While memories of my youth and that of my contemporaries will always be of the Mount Carroll campus, the essence is in the method. What makes Shimer unique is dedication to the truth, to be found by free and open inquiry and discussion. Shimer has always been a school of small classes, usually 12 to 15 students, sitting around a table discussing the great works of Western philosophy, literature, and science. There are no enormous lecture halls, multiple-choice exams, or artificially rigid "right" answers. In order to graduate, you have to pass comprehensive examinations, composed of essay questions. While the curriculum has changed somewhat since I was a student, these fundamental attributes are still in place.
Even so, the old alumni and the new Shimer are not connected as we should be. To help heal this rift, I plan to visit the Waukegan campus and talk to the current teachers and students, mostly the latter. I know that 25 years ago, I would have been very interested in hearing how my predecessors at Shimer had fared after school, had there been alumni that had partaken of the same curriculum. But there is one question I must be able to answer before I am ready to meet the students. That question, of course, is: what did I get out of Shimer?
I wrestled with this question a large part of the reunion weekend; this was the other large question that kept me awake Saturday night. However, it wasn't until after I had arrived home that I had an answer: the knowledge that I was not alone. There were others who lived the life of the mind, others who were willing to hear others' arguments against their most prized conclusions. Extremely bright people, such as those making up the student body of Shimer, have always been resented and reviled; they are the true "oppressed class" in society. Even a normally pro-achievement magazine such as National Review is capable of running a supposedly amusing article entitled "The Resentment of Genius", (July 5, 1993), in which the author, obviously not a genius himself, mocks and trivializes the anguish suffered by those who are far more intellectually capable than those around them. More recently, The Bell Curve, a book that dares to discuss the fact that IQ is very heavily correlated with success in American society, has been savagely attacked as "pseudo-science", even though no serious observer of humanity can fail to acknowledge the correctness of its basic premise. The atmosphere could not be more different at Shimer, where intellectual excellence is the norm, not something to be hidden or denigrated.
The openness to new ideas and arguments extends even to the realm of politics.

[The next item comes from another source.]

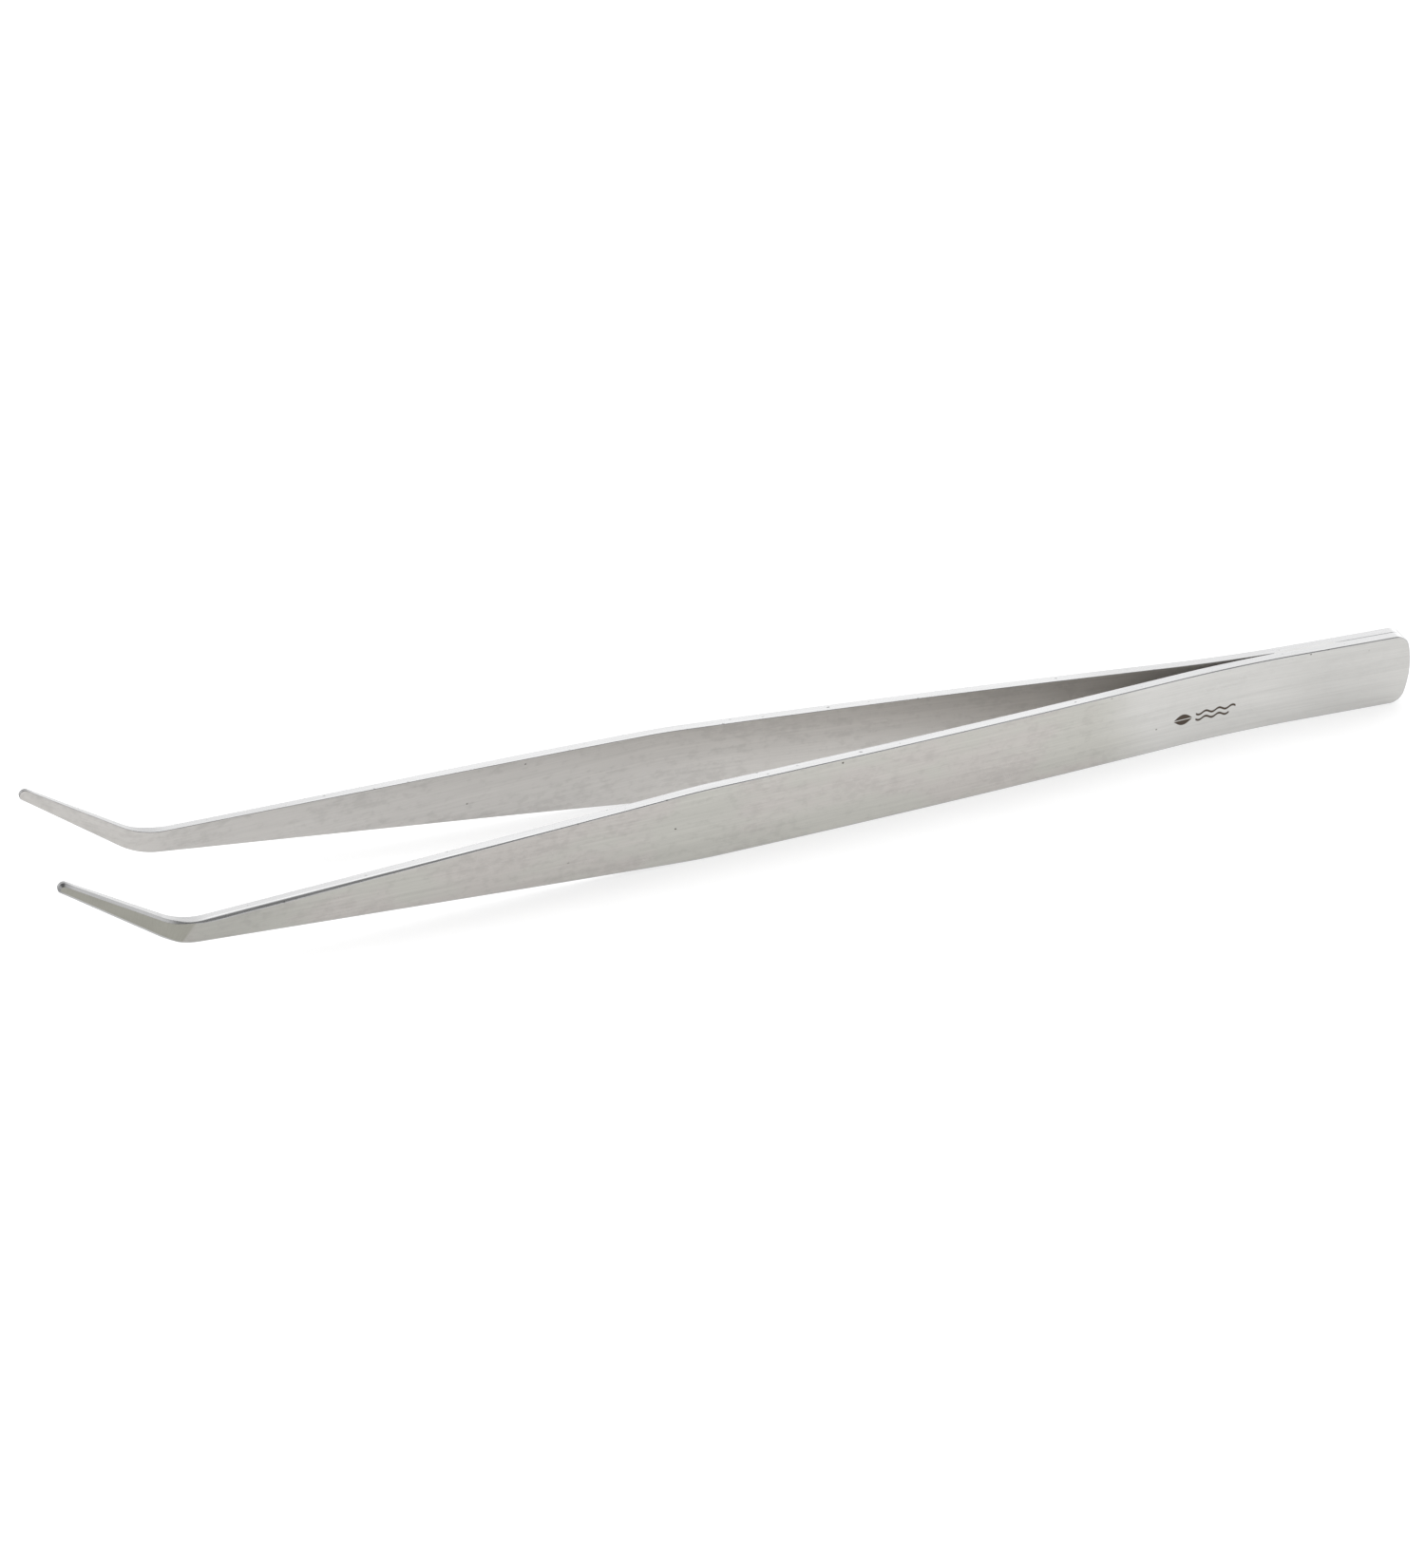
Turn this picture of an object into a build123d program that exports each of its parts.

Most of my alumni contemporaries are extremely liberal politically, whereas I am extremely libertarian; however, contrary to my usual experience in attempting to discuss politics with non-libertarians, I found that my arguments for radical individual freedom were considered rather than rejected out of hand. If only such generosity of spirit were more common in society!
Since that time, I have resumed contact with a number of my old
classmates, and have been newly surprised at the ease with which
we
have resumed our old conversations. I do not intend to let these
old
friendships slip away again, if only because of the difficulty of
finding people with whom I have so much in common. Of course, one
place
where such people might be found is on Shimer's new campus. After
all,
to those who treasure the intellect, age and other surface
attributes
are much less important than the person under the skin.